Comment on Instances that didn't block facebooks- thread.net
dan@upvote.au 10 months agoYou do realise that your account on here is public, right? Anyone can collect data like comments, and it’s likely already being used to train AI models just like Reddit data was.
The only way to avoid data being sent to other servers is by having a private account and never interacting with content from other servers. I don’t think it’s even possible to have a private Lemmy account.
Yoz@lemmy.world 10 months ago
So by your logic, you just want to hand out everything to Facebook on a golden platter. Let them scrape the data if they want but handing out willingly is like smoking cigarette only to get cancer.

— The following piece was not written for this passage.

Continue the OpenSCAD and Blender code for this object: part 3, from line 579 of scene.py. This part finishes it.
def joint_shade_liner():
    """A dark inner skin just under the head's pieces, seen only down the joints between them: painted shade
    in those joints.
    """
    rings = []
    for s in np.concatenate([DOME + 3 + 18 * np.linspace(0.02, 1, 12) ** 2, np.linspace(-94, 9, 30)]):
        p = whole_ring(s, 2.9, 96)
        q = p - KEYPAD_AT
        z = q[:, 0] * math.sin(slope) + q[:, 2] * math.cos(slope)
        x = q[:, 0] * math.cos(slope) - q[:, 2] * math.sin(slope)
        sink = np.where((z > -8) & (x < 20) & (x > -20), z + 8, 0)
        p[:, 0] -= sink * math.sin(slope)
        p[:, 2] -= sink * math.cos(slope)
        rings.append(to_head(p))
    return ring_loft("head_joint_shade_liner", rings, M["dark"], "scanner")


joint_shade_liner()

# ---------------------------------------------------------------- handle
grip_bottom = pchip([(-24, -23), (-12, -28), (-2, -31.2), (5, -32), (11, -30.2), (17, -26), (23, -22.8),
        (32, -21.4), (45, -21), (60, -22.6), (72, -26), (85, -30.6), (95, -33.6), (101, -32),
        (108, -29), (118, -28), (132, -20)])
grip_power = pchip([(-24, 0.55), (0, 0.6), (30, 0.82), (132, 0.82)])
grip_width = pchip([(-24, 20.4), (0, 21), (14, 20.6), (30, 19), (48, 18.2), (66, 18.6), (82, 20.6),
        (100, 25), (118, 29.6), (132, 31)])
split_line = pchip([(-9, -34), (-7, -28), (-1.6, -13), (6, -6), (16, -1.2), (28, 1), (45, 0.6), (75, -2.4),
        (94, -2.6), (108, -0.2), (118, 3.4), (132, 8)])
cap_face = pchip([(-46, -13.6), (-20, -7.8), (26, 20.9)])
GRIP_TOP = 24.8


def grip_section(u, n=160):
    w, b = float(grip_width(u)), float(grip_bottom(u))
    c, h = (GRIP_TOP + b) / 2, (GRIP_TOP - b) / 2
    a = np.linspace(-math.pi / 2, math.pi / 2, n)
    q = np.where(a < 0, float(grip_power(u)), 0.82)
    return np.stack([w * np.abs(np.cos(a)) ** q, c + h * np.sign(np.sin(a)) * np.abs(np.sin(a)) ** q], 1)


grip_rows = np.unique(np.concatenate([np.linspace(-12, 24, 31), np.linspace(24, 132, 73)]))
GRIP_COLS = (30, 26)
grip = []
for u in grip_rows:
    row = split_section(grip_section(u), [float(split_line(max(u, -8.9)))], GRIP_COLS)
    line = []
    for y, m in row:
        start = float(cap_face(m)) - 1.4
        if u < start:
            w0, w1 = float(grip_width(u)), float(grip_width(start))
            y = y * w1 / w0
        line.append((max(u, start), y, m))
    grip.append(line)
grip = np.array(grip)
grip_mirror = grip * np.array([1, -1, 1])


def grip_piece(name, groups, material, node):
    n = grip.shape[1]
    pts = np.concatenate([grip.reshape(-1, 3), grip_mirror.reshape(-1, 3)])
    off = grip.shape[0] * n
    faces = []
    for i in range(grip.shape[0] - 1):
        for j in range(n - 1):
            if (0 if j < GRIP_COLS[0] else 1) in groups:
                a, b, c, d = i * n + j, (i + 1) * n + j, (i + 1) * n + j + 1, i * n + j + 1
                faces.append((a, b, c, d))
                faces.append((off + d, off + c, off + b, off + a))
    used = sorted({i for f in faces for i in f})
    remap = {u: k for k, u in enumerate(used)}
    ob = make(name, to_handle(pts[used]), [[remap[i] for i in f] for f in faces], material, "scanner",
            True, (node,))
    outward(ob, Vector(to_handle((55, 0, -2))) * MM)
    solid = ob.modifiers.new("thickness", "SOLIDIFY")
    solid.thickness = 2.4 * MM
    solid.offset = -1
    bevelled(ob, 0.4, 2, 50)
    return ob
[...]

dan@upvote.au 10 months ago
The data is already handed out willingly. Anyone can write code that federates with a Lemmy instance using the ActivityPub protocol, subscribe, and receive a feed of all posts and comments. The instance you’re on federates with around 5850 servers: lemmy.world/instances. Do you really think the admins have verified every one of them to ensure they’re legit?
Yoz@lemmy.world 10 months ago
I understand but the point that I am trying to make is Facebook is a data harvesting company and already got tools and algorithms in place. They can actually do some real damage when compared to a small company or a college student trying to scrape data for a project. Facebook isn’t know for helping people and making a better change so why risk it?
dan@upvote.au 10 months ago
Arguably all big tech companies do some sort of data harvesting though. Google is primarily an advertising and data collection company, and their data collection is more widespread than others - have you seen how many sites have Google Analytics on it, how many people use Android, and how many people use Gmail, Google Drive, etc? Apple allow data collection as long as it’s them doing it (hence trying to block third-parties from doing it - giving them an advantage).
If you’re worried about data harvesting, the real companies you need to worry about are companies like Acxiom/Liveramp, Experian, Datalogix, Neustar, etc. These are the companies that create profiles on you based on data they gather from a very large number of different sources (credit card data, supermarket reward programs, frequent flyer programs, mailers / TV ads you respond to, internet ads you click, things you buy online, etc) and sell them to advertisers. The big tech companies don’t do anything like that.
How can you be sure that only small companies or students are scraping Lemmy/Mastodon data today? One of those 5800 servers that federate with your Lemmy instance could be funneling data to a data analysis firm.